### Supplied material

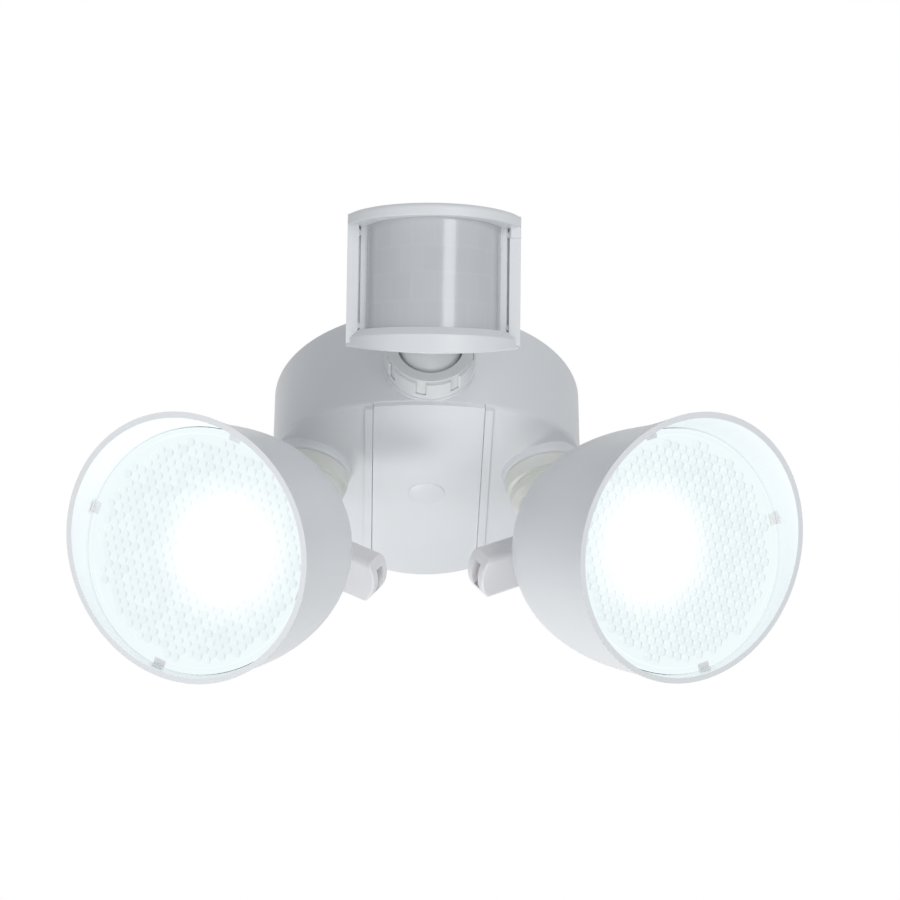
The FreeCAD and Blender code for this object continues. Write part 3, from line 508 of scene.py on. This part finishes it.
windowShape = {
    "half": 28.2,
    "bulge": 26.4,
    "wall": 1.0,
    "top": 22.05,
    "sill": -20.75,
    "sillSlope": 5.0,
    "across": 144,
    "upward": 64,
    "columns": 9,              # lenslets across the window
    "tiers": (0.0, 0.24, 0.5, 0.74, 1.0),
    "tierShift": 0.5,          # every second tier is moved over by half a lenslet
    "seamFade": (0.15, 0.75),
    "facetHash": (12.9, 78.2, 43758.5),
    "flange": (26.8, 28.15),   # the lip down each side of the window, beside the jambs
    "flangeDepth": 4.7,
    "flangeBevel": 0.25,
}

windowLook = {
    "colour": (0.56, 0.58, 0.605),
    "roughness": 0.16,
    "grain": 700.0,
    "cloud": 0.06,
    "bump": 0.05,
    "bumpDistance": 0.0003,
    "facetTint": (0.965, 0.965, 0.975),
    "seamColour": (0.64, 0.66, 0.68),
    "seamStrength": 0.18,
    "coat": 0.25,
    "coatRoughness": 0.2,
}


def sensorMatrix():
    turn = Matrix.Rotation(math.radians(sensorPlace["pitch"]), 4, "X")
    return Matrix.Translation(Vector(sensorPlace["origin"]) * mm) @ turn


def windowMaterial():
    look = windowLook
    material, principled = startMaterial("sensorWindow")
    tree = material.node_tree
    tint = addSkin(tree, principled, look["colour"], look["roughness"], look["grain"],
                   look["cloud"], look["bump"], look["bumpDistance"])
    patch = colourMix(tree, attributeMask(tree, "facet"), tint, (*look["facetTint"], 1),
                      "MULTIPLY")
    fade = mathNode(tree, "MULTIPLY", attributeMask(tree, "seam"), look["seamStrength"])
    line = colourMix(tree, fade, patch, (*look["seamColour"], 1))
    edge = colourMix(tree, attributeMask(tree, "flange"), line, (*housingColour, 1))
    tree.links.new(edge, principled.inputs["Base Color"])
    setInputs(principled, {"Coat Weight": look["coat"],
                           "Coat Roughness": look["coatRoughness"]})
    return material


def makeWindow():
    s = windowShape
    radius = arcRadius(s["half"], s["bulge"])
    centreY = radius - s["bulge"]
    endAngle = math.acos(centreY / radius)
    across, upward = s["across"], s["upward"]
    shape = bmesh.new()
    facet, seam, flange = [shape.verts.layers.float.new(name)
                           for name in ("facet", "seam", "flange")]

    def floorAt(y):
        return s["sill"] + y * math.tan(math.radians(s["sillSlope"]))

    def tierOf(height):
        for index, (low, high) in enumerate(zip(s["tiers"], s["tiers"][1:])):
            if height <= high:
                return index, min(height - low, high - height)
        return len(s["tiers"]) - 2, 0.0

    def markLenslet(vert, i, height):
        tier, toEdge = tierOf(height)
        place = i / across * s["columns"] + s["tierShift"] * (tier % 2)
        beside = abs(place - round(place)) / s["columns"] * 2 * endAngle * radius
        above = toEdge * (s["top"] - s["sill"])
        vert[seam] = 1.0 - smoothStep(*s["seamFade"], min(beside, above))
        vert[facet] = scatter(int(place), tier, s["facetHash"])

    def sheet(sheetRadius, marked):
        grid = []
        for i in range(across + 1):
            a = -endAngle + 2 * endAngle * i / across
            x = sheetRadius * math.sin(a)
            y = centreY - sheetRadius * math.cos(a)
            column = []
            for j in range(upward + 1):
                height = j / upward
                z = floorAt(y) + (s["top"] - floorAt(y)) * height
                vert = shape.verts.new((x, y, z))
                if marked:
                    markLenslet(vert, i, height)
                column.append(vert)
            grid.append(column)
        for near, far in zip(grid, grid[1:]):
            for j in range(upward):
                shape.faces.new((near[j], far[j], far[j + 1], near[j + 1]))
        return grid

    outer = sheet(radius, True)
    inner = sheet(radius - s["wall"], False)
    for i in range(across):
        n = i + 1
        shape.faces.new((outer[i][0], inner[i][0], inner[n][0], outer[n][0]))
        shape.faces.new((outer[i][upward], outer[n][upward], inner[n][upward],
                         inner[i][upward]))
    for j in range(upward):
        for i in (0, across):
            shape.faces.new((outer[i][j], outer[i][j + 1], inner[i][j + 1], inner[i][j]))

    nearX, farX = s["flange"]
    deep, bevel = -s["flangeDepth"], s["flangeBevel"]
    section = [(nearX, 0), (nearX, deep + bevel), (nearX + bevel, deep),
               (farX - bevel, deep), (farX, deep + bevel), (farX, 0)]
    for hand in (-1, 1):
        foot = [shape.verts.new((hand * x, y, floorAt(y))) for x, y in section]
        head = [shape.verts.new((hand * x, y, s["top"])) for x, y in section]
        for k in range(len(section)):
            n = (k + 1) % len(section)
            shape.faces.new((foot[k], foot[n], head[n], head[k]))
        for end in (foot, head):
            shape.faces.new(end)
            for vert in end:
                vert[flange] = 1.0
    window = meshObject("sensorWindow", shape, sensorMatrix(), windowMaterial())
    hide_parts("sensor_lens")
    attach(window, "sensor_head")


makeWindow()
print("sensor window made")

roofEdge = {
    "half": 35.5,
    "jambDepth": 6.5,    # how far forward the side frames' front corners lie
    "bulge": 30.12,
    "low": 22.0,
    "top": 27.27,
    "round": 2.2,
    "roundSteps": 8,
    "chamfer": 0.3,
    "depth": 3.5,
    "steps": 96,
}


def makeRoofEdge():
    # the brow of the sensor's roof, drawn out to the front corners of its side frames
    s = roofEdge
    radius = arcRadius(s["half"], s["bulge"] - s["jambDepth"])
    centreY = radius - s["bulge"]
    endAngle = math.asin(s["half"] / radius)
    section = [(-s["depth"], s["low"]), (-s["chamfer"], s["low"]),
               (0, s["low"] + s["chamfer"])]
    for k in range(s["roundSteps"] + 1):
        a = math.radians(90 * k / s["roundSteps"])
        section.append((s["round"] * (math.cos(a) - 1),
                        s["top"] + s["round"] * (math.sin(a) - 1)))
    section.append((-s["depth"], s["top"]))
    shape = bmesh.new()
    rings = []
    for i in range(s["steps"] + 1):
        a = -endAngle + 2 * endAngle * i / s["steps"]
        ring = []
        for out, z in section:
            far = radius + out
            ring.append(shape.verts.new((far * math.sin(a), centreY - far * math.cos(a), z)))
        rings.append(ring)
    for low, high in zip(rings, rings[1:]):
        for k in range(len(section)):
            n = (k + 1) % len(section)
            shape.faces.new((low[k], high[k], high[n], low[n]))
    shape.faces.new(rings[0])
    shape.faces.new(rings[-1])
    edge = meshObject("sensorRoofEdge", shape, sensorMatrix(), finishes["housing"])
    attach(edge, "sensor_head")


makeRoofEdge()
print("sensor roof edge made")

room = {
    "middle": (0.0, -0.05, -0.06),     # what the lamps point at
    "floorDrop": 2.0,
    "floorSize": 4.0,
    "floorCells": 8,
    "floorColour": (0.92, 0.92, 0.92),
    "floorRoughness": 0.9,
    "background": (1, 1, 1),           # seen directly, in shiny faces and through clear ones
    "airColour": (0.93, 0.96, 1.0),    # what lights the part from all around
    "airStrength": 0.412,
}

softBoxes = {
    "boxBelow": {"place": (0.15, -0.25, -1.3), "size": (0.9, 0.9), "power": 3.7},
    "boxStrip": {"place": (0.50, -1.2, -0.42), "size": (0.42, 0.8), "power": 4.6},
    "boxBackLeft": {"place": (-0.45, 0.5, -1.1), "size": (0.4, 0.4), "power": 4.55},
    "boxFrontLeft": {"place": (-0.7, -0.9, -0.9), "size": (0.5, 0.5), "power": 1.25},
    "boxLeft": {"place": (-0.9, -0.4, -0.9), "size": (0.6, 0.6), "power": 1.15},
}


def makeWorld():
    world = bpy.data.worlds.new("studio")
    bpy.context.scene.world = world
    world.use_nodes = True
    tree = world.node_tree
    tree.nodes.clear()
    seen = addNode(tree, "ShaderNodeBackground",
                   {"Color": (*room["background"], 1), "Strength": 1.0})
    lit = addNode(tree, "ShaderNodeBackground",
                  {"Color": (*room["airColour"], 1), "Strength": room["airStrength"]})
    path = addNode(tree, "ShaderNodeLightPath").outputs
    whiteRay = path["Is Camera Ray"]
    for ray in ("Is Glossy Ray", "Is Transmission Ray"):
        whiteRay = mathNode(tree, "MAXIMUM", whiteRay, path[ray])
    pick = addNode(tree, "ShaderNodeMixShader", {
        "Fac": whiteRay, 1: lit.outputs["Background"], 2: seen.outputs["Background"]})
    addNode(tree, "ShaderNodeOutputWorld", {"Surface": pick.outputs["Shader"]})


def softLamp(name, settings):
    light = bpy.data.lights.new(name, "AREA")
    light.shape = "RECTANGLE"
    light.size, light.size_y = settings["size"]
    light.energy = settings["power"]
    lamp = bpy.data.objects.new(name, light)
    bpy.context.collection.objects.link(lamp)
    lamp.location = settings["place"]
    aim = Vector(room["middle"]) - Vector(settings["place"])
    lamp.rotation_euler = aim.to_track_quat("-Z", "Y").to_euler()


def makeFloor():
    mesh = bpy.data.meshes.new("studioFloor")
    shape = bmesh.new()
    cells = room["floorCells"]
    bmesh.ops.create_grid(shape, x_segments=cells, y_segments=cells, size=room["floorSize"])
    shape.to_mesh(mesh)
    shape.free()
    floor = bpy.data.objects.new("studioFloor", mesh)
    floor.location = (0, 0, -room["floorDrop"])
    bpy.context.collection.objects.link(floor)
    material, principled = startMaterial("studioPaper")
    setInputs(principled, {"Base Color": (*room["floorColour"], 1),
                           "Roughness": room["floorRoughness"]})
    mesh.materials.append(material)


makeWorld()
makeFloor()
for name, settings in softBoxes.items():
    softLamp(name, settings)

cameraSettings = {
    "azimuth": -1.55,
    "elevation": -34.5,
    "distance": 1.4,
    "sensor": 36.0,
    "lens": 122.92,
    "aimRight": 0.0106,
    "aimUp": -0.0219,
}


def makeCamera():
    s = cameraSettings
    a = math.radians(s["azimuth"])
    e = math.radians(s["elevation"])
    back = Vector((math.sin(a) * math.cos(e), -math.cos(a) * math.cos(e), math.sin(e)))
    right = Vector((math.cos(a), math.sin(a), 0))
    up = back.cross(right)
    aim = right * s["aimRight"] + up * s["aimUp"]
    turn = Matrix((right, up, back)).transposed().to_4x4()
    data = bpy.data.cameras.new("photoCamera")
    data.sensor_width = s["sensor"]
    data.sensor_fit = "HORIZONTAL"
    data.lens = s["lens"]
    camera = bpy.data.objects.new("photoCamera", data)
    camera.matrix_world = Matrix.Translation(aim + back * s["distance"]) @ turn
    bpy.context.collection.objects.link(camera)
    bpy.context.scene.camera = camera


makeCamera()
bpy.context.scene.view_settings.view_transform = "Standard"
print("camera and lamps set")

######

Pull out all lines of the data with the string "from".

Finished exercise:
The FreeCAD and Blender code for this object continues. Write part 3, from line 508 of scene.py on. This part finishes it.
    "airColour": (0.93, 0.96, 1.0),    # what lights the part from all around